The nation needs $2 billion in foreign-currency debt to help finance its 2019 budget and will seek additional $1 billion if it’s able to issue the securities at lower rates than what it’s paying for existing bonds.

Finance Minister Ken Ofori-Atta is negotiating a $750 million bridge loan from Standard Bank and Standard Chartered to tide the government over in what he says has been a “quite challenging” first quarter. It would be repaid with the Eurobond.

Ghana's Foray Into Eurobond Market Comes at a Tricky Time

“Confidence in Ghana has ebbed a little in 2019 relative to other Africa sovereigns,” said Gregory Smith, a strategist at Renaissance Capital in London. “Investors have concerns that Ghana’s recent good record with fiscal discipline might unwind over the next year, especially as the IMF program ends and the 2020 elections are on the horizon.”

Ghana does have strong economic growth in its favor -- gross domestic product will expand 6.6 percent this year, according to the average forecast from analysts surveyed by Bloomberg -- but revenue collection is low compared to peers, Smith said.

The cedi depreciated 2.9 percent to a record low of 5.86 per dollar on Tuesday, extending its drop in 2019 to 15 percent. President Nana Akufo-Addo said last month he was “extremely upset and anxious” about the currency’s slide.

Cheap Currency

On the surface, there seems little reason for the bearishness. RenCap says the cedi is one of the cheapest currencies in Africa, based on real effective exchange-rate models. And even after a cut by the central bank in late January that surprised analysts, the real interest rate is one of the highest on the continent at almost 7.5 percent, according to Standard Bank.

But that seems to matter less to investors than the IMF’s impending exit and elections.
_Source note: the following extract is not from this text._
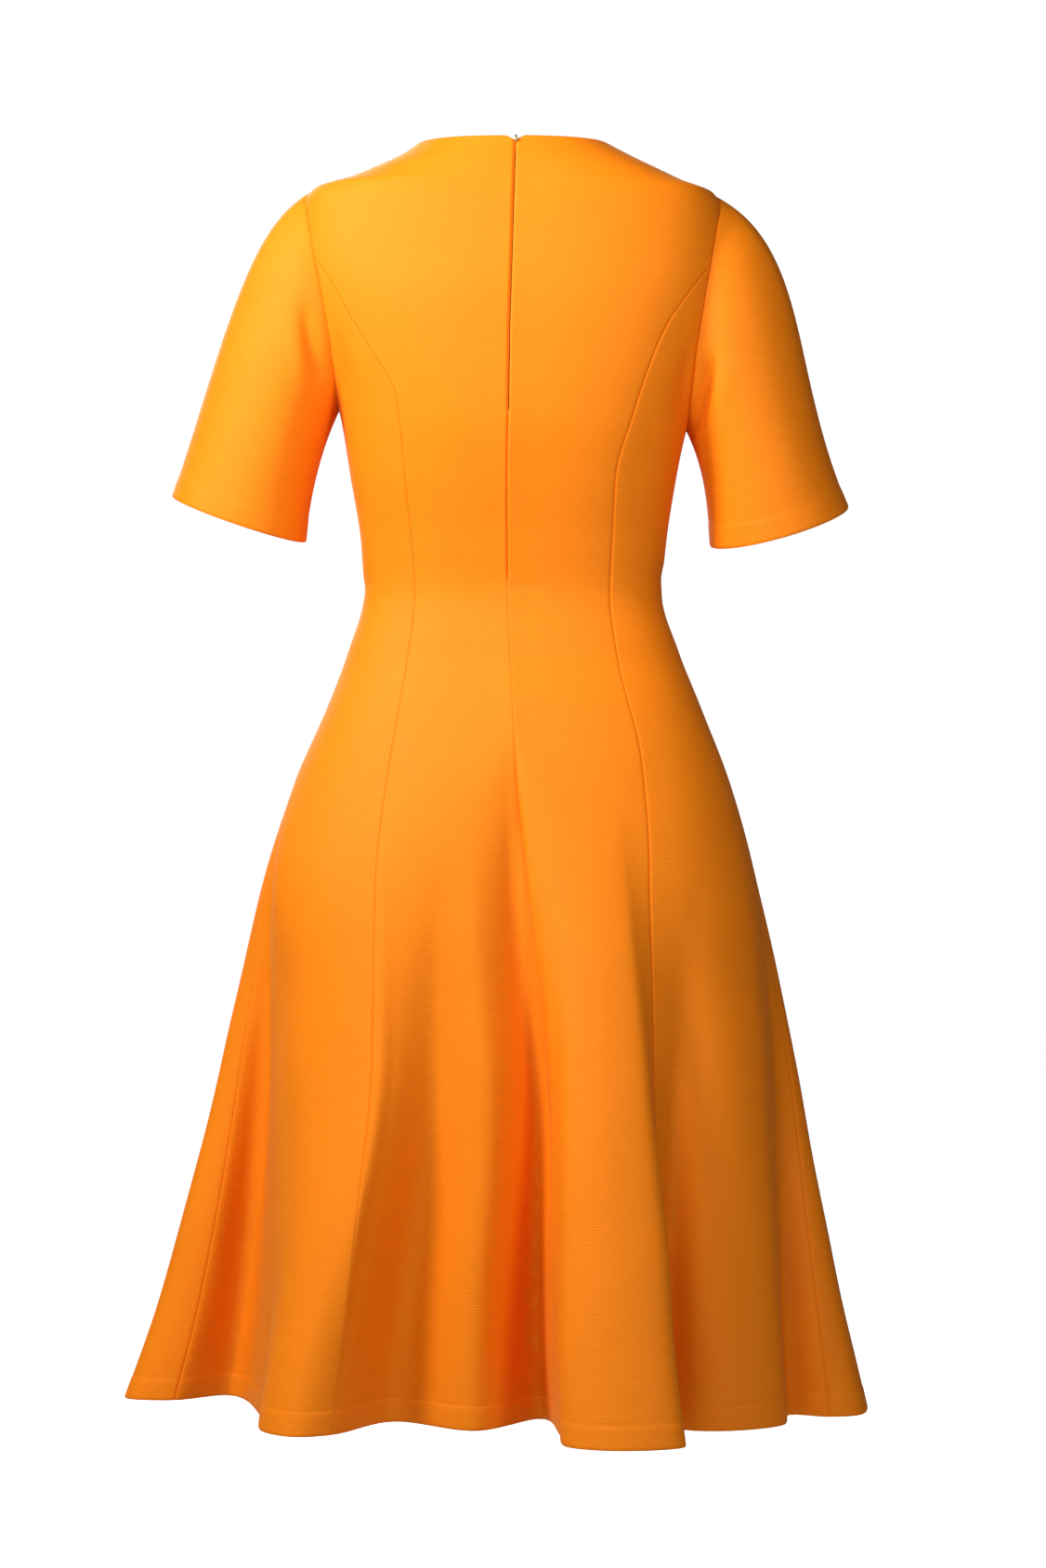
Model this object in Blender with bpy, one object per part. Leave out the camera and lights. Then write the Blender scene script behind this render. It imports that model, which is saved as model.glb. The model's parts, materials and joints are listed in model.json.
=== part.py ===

The nation has had a “terrible fiscal record” in recent election years, RenCap said in a separate notes to clients on Tuesday.

Convincing investors it won’t go on a spending splurge ahead of the vote, even without the IMF’s guiding hand, might help Ghana’s Eurobond ambitions. Otherwise, issuing $3 billion of debt in one go -- in what would be one of the biggest deals from emerging markets this year -- may prove to be pricey.